The need for a slow start to inquiry

Recently, during a workshop at the British Congress of Mathematics Education, I was asked more than once about a lack of pace at the start of an inquiry. This is a common concern of UK teachers and an indictment of the current educational system that demands demonstrable progress at all times.

My reply to the questions at the workshop was that pace is necessarily slow at the start of an inquiry so that all students are clear about its content and aims. This process has been referred to as 'zooming in', although I prefer to describe this phase as one of orientation. (Zooming in suggests that the class narrows its options when we might decide to follow multiple pathways.) 

At the conference, I suggested that the inquiry teacher should deliberately slow down the start by stopping students 'doing the maths'. In this way, they can consider the inquiry at a metacognitive level: Where is the inquiry heading? What are we going to do to get there? How do we know when we have arrived? 

In a discussion after the workshop, Dominic Penney (a maths teacher in Sale, UK) described the start of an inquiry like this: “We are all on the same platform and then we jump off together." Preparing for the jump takes time, but invariably leads to a fast-moving inquiry carried out by committed and motivated students. The considered start is essential for a successful inquiry.

Since the congress, I have re-read a research paper* about the use of inquiry in two state elementary schools in Moscow (pupils aged between seven and eleven). The authors provide such a compelling description of the opening phases of an inquiry that it deserves to be quoted in full:

1. To evoke students’ questions, the teacher must create a high-potential field that energises students’ imagination by presenting new and breathtaking phenomena that are already within the students’ zone of proximal development, that is, within the child’s ability to recognise the new elements in these phenomena and to relate these new elements to the context and structure of existing background knowledge. A child’s curiosity and imagination are aroused when sparks of the first questions – however sporadic, naive, and chaotic – appear. During this phase, rational discourse based on accepted rules and evidence is blended with intuitive and often irrational assumptions.
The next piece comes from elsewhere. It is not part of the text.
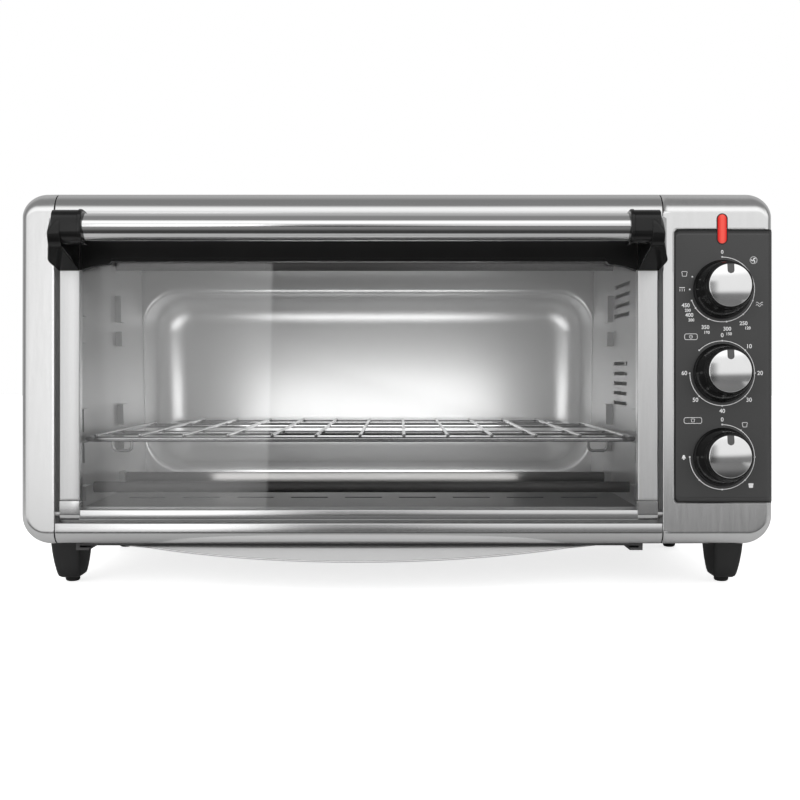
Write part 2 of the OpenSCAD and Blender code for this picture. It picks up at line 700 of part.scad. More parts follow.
// A bracket with the sleeve that holds the tube: side is -1 for the left one and 1 for the right.
module handle_bracket(side) color("black") translate([door_x, 0, 0]) leaned() {
    mirror([side < 0 ? 1 : 0, 0, 0]) difference() {
        edge = door_w / 2;
        union() {
            side_prism(edge - strip_w, edge, bracket_outline());
            bar_x(edge - cup_w, edge - 1, tube_u, tube_s, cup_r);
        }
        bar_x(edge - cup_w - 1, edge - cup_w + cup_depth, tube_u, tube_s, tube_r + 0.05);
        for (s = handle_screw_s) bar_y(edge - strip_w / 2, s, -12, 1, screw_r + 0.05);
    }
}

module handle_left_bracket() handle_bracket(-1);
module handle_right_bracket() handle_bracket(1);

module handle_tube() color("silver") translate([door_x, 0, 0]) leaned() difference() {
    reach = door_w / 2 - cup_w + cup_depth - 1;
    bar_x(-reach, reach, tube_u, tube_s, tube_r);
    bar_x(-reach - 1, reach + 1, tube_u, tube_s, tube_r - 1.2);
}

module handle_screws() color("silver") leaned()
    for (x = [door_x0 + strip_w / 2, door_x1 - strip_w / 2], s = handle_screw_s) {
        bar_y(x, s, door_t, door_t + 2.2, 2.2 * screw_r);
        bar_y(x, s, -10, door_t, screw_r);
    }

// ---------------------------------------------------------------- rack and tray

// Right half of the frame wire's outline from above, moved inward by e from the wire's middle:
// wide in front, narrower where it enters the bulge.
function half_frame(e) = let (
    c = 10 - 0.59 * e, x = rack_half - e, xn = narrow_half - e, y1 = rack_y0 + rack_d - e
) [
    [x - c, rack_y0 + e], [x, rack_y0 + e + c], [x, rack_step_y - e - c], [x - c, rack_step_y - e],
    [xn, rack_step_y - e + 4], [xn - 4, y1 - 20], [xn - 24, y1]];

// The whole outline: the right half and its mirror image.
function frame_outline(e) = let (half = half_frame(e))
    concat(half, [for (i = [len(half) - 1:-1:0]) [-half[i][0], half[i][1]]]);

// Oven rack: a bent frame wire, two bars across it, the cross wires on top and two draw hooks.
module wire_rack() color("silver") translate([door_x, 0, 0]) {
    z0 = rack_z - frame_wire_r;
    z1 = rack_z + frame_wire_r;
    difference() {
        plan_prism(z0, z1, frame_outline(-frame_wire_r));
        plan_prism(z0 - 1, z1 + 1, frame_outline(frame_wire_r));
    }
    for (y = rack_bar_ys) {
        reach = (y < rack_step_y ? rack_half : narrow_half) - frame_wire_r / 2;
        block([-reach, y - frame_wire_r, z0], [reach, y + frame_wire_r, z1]);
    }
    for (i = [0:cross_wires - 1]) {
        x = (i - (cross_wires - 1) / 2) * wire_pitch;
        back = abs(x) < narrow_half - 24 ? rack_y0 + rack_d : rack_step_y - 2;
        bar_y(x, z1 + cross_wire_r - weld_sink, rack_y0, back, cross_wire_r);
    }
    wire = 2 * hook_r;
    for (side = [-1, 1]) translate([side * (rack_half - 28), rack_y0 - hook_r, rack_z - hook_drop - wire]) {
        translate([-8, 0, 0]) cube([16, wire, wire]);
        for (dx = [-8, 8 - wire]) translate([dx, 0, 0]) cube([wire, wire, hook_drop + wire]);
    }
}

// Flat pan whose front lip slopes down and is cut to a long bow.
module crumb_tray() color("lightgray") {
    bow_r = (tray_half * tray_half + lip_bow * lip_bow) / (2 * lip_bow);
    drop_z = tray_z - lip_drop;
    intersection() {
        side_prism(door_x - tray_half, door_x + tray_half, [
            [tray_back, tray_z], [lip_fold_y, tray_z], [lip_front_y - 1, drop_z],
            [lip_front_y - 1, drop_z + tray_t], [lip_fold_y, tray_z + tray_t], [tray_back, tray_z + tray_t]]);
        translate([door_x, lip_front_y + bow_r, 0]) cylinder(r = bow_r, h = foot_h, $fn = 256);
    }
}

// ---------------------------------------------------------------- every piece in its place

placed() top_cover();
placed() left_side_panel();
placed() right_side_panel();
placed() rear_cover();
placed() rear_spacers();
placed() base_plate();
placed() left_bezel();
placed() right_bezel();
placed() top_trim();
placed() bottom_trim();
placed() face_frame();
placed() cavity_left_wall();
placed() cavity_right_wall();
placed() cavity_roof();
placed() cavity_floor();
placed() cavity_back();
placed() upper_heaters();
placed() lower_heaters();
placed() heater_insulators();
placed() heat_shield();
placed() control_panel();
placed() control_bracket();
placed() indicator_lens();
placed() indicator_lamp();
placed() thermostat();
placed() oven_timer();
placed() toast_timer();
placed() timer_bell();
placed() fan_motor();
placed() fan_shaft();
placed() fan_wheel();
placed() terminal_block();
placed() cord_gland();
placed() tray_rails();
placed() feet();
placed() foot_pads();
placed() hinge_brackets();
placed() case_screws();
placed() door_glass();
placed() door_left_strip();
placed() door_right_strip();
placed() door_top_rail();
placed() door_bottom_rail();
placed() handle_tube();
placed() handle_left_bracket();
placed() handle_right_bracket();
placed() handle_screws();
placed() hinge_pins();
placed() door_bumpers();
placed() wire_rack();
placed() crumb_tray();
placed() temperature_knob();
placed() temperature_cap();
placed() temperature_shaft();
placed() timer_knob();
placed() timer_cap();
placed() timer_shaft();
placed() toast_knob();
placed() toast_cap();
placed() toast_shaft();
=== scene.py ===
# %% [markdown]
# A wide countertop oven with a drop-down glass door. The engineering model already fixes every
# size and every hinge, so this lesson only dresses it: each cell makes one visible piece or one
# finish, in metres, in the place where the model says it is.

# %% Load the fixed model
import json
import math

import bmesh
import bpy
import numpy as np
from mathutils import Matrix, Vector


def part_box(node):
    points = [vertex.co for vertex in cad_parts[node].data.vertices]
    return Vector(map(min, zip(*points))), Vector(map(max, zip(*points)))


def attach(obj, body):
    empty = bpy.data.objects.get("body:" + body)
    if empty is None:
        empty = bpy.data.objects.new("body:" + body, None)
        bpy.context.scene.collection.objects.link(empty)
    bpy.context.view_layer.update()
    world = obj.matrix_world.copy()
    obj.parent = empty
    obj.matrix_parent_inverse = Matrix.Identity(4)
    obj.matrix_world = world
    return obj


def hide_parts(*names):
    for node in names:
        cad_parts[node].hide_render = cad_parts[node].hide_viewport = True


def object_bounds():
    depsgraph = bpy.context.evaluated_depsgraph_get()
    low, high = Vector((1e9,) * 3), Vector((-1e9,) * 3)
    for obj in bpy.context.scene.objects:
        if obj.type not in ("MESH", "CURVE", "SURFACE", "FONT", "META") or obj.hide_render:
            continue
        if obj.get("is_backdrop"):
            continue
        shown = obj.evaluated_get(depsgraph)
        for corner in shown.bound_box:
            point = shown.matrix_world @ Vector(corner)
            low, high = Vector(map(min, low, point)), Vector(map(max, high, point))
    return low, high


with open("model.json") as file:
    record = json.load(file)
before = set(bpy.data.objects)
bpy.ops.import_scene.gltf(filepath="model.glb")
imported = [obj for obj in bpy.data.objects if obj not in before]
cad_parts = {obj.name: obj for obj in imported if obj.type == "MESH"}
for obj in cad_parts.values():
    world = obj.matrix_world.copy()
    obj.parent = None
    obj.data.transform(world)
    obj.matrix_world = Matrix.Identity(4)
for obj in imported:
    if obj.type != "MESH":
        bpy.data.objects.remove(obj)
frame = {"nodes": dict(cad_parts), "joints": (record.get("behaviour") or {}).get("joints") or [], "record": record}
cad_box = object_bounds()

MM = 0.001
joints = {j["name"]: j for j in frame["joints"]}

# %% [markdown]
# The whole front of the oven leans back a few degrees, so front pieces are easiest to describe
# by x, by the depth u behind the leaning plane, and by the height s up that plane. The knobs
# turn about the plane's normal, so the first knob's joint gives both the lean and the plane.
# The visible skin lies a third of a millimetre inside the case's width, which leaves room for
# the panel that is folded over it.

# %% Coordinates on the leaning front
knob_joint = joints["temperature_turn"]
LEAN_COS, LEAN_SIN = knob_joint["axis"][1], -knob_joint["axis"][2]
LEAN_TAN = LEAN_SIN / LEAN_COS
FRONT_Y = knob_joint["pos_m"][1] - knob_joint["pos_m"][2] * LEAN_TAN


def leaned(x, u, s):
    """Point in the row frame: y = front + u cos + s sin, z = s cos - u sin."""
    x, u, s = np.broadcast_arrays(*(np.asarray(a, float) for a in (x, u, s)))
    return np.stack([x, FRONT_Y + u * LEAN_COS + s * LEAN_SIN, s * LEAN_COS - u * LEAN_SIN], -1)


def leaned_box(node):
    """Lowest and highest (x, u, s) of a model node, measured on the leaning front."""
    co = np.zeros(len(frame["nodes"][node].data.vertices) * 3)
    frame["nodes"][node].data.vertices.foreach_get("co", co)
    x, y, z = co.reshape(-1, 3).T
    u = (y - FRONT_Y) * LEAN_COS - z * LEAN_SIN
    s = (y - FRONT_Y) * LEAN_SIN + z * LEAN_COS
    xus = np.stack([x, u, s], -1)
    return xus.min(0), xus.max(0)


def leaned_middle(node):
    """Middle (x, u, s) and half sizes of a model node on the leaning front."""
    low, high = leaned_box(node)
    return (low + high) / 2, (high - low) / 2


left_strip, right_strip = leaned_box("door_left_strip"), leaned_box("door_right_strip")
DOOR_X0, DOOR_X1 = left_strip[0][0], right_strip[1][0]
DOOR_X = (DOOR_X0 + DOOR_X1) / 2
STRIP_W = left_strip[1][0] - left_strip[0][0]
DOOR_TOP = left_strip[1][2]
HALF_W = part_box("right_side_panel")[1][0]
SKIN_INSET = 0.35 * MM
SKIN_W = HALF_W - SKIN_INSET
CASE_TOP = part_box("top_cover")[1][2]
CASE_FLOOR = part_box("left_bezel")[0][2]
BEZEL_X0, BEZEL_X1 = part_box("left_bezel")[1][0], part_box("right_bezel")[0][0]
print(f"lean {math.degrees(math.asin(LEAN_SIN)):.1f} deg, front plane at y {FRONT_Y:.4f}, "
      f"door {DOOR_X0:.4f} to {DOOR_X1:.4f}")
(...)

2. Now the teacher must “slow down” these sparks of imagination so that (a) they are registered and identified by other children, and other students become involved in the process of inquiry; and (b) the original inquirers and other children can reformulate the original naive question into a presumption that is channelled toward the problem under discussion.

3. Like thermal neutrons in a nuclear pile, this slowdown must provide for a self-perpetuating chain reaction of interactions in the class, propagating new questions that lead from the initial chaotic question to hypotheses that can be verified.

What a wonderful passage! The teacher must slow down the initial sparks to generate a self-perpetuating chain reaction of inquiry. 

Andrew Blair, April 2014

* Zuckerman, G. A., Chudinova, E. V. and Khavkin, E. E. (1998). Inquiry as a Pivotal Element of Knowledge Acquisition within the Vygotskian Paradigm: Building a Science Curriculum for the Elementary School. Cognition and Instruction, 16(2), 201-233.

The research paper compares the learning in inquiry classrooms, which are based on students’ creativity, to traditional classrooms. Traditional, in this case, is defined as textbook-based lessons in which students might answer a teacher’s closed questions. The statistical analysis of post-tests shows a significant difference in the ability of children in the two types of classrooms to reason conceptually. The control groups taught in a traditional way used object-based descriptions to answer questions in the post-test, whereas the inquiry classes used predominantly concept-based descriptions.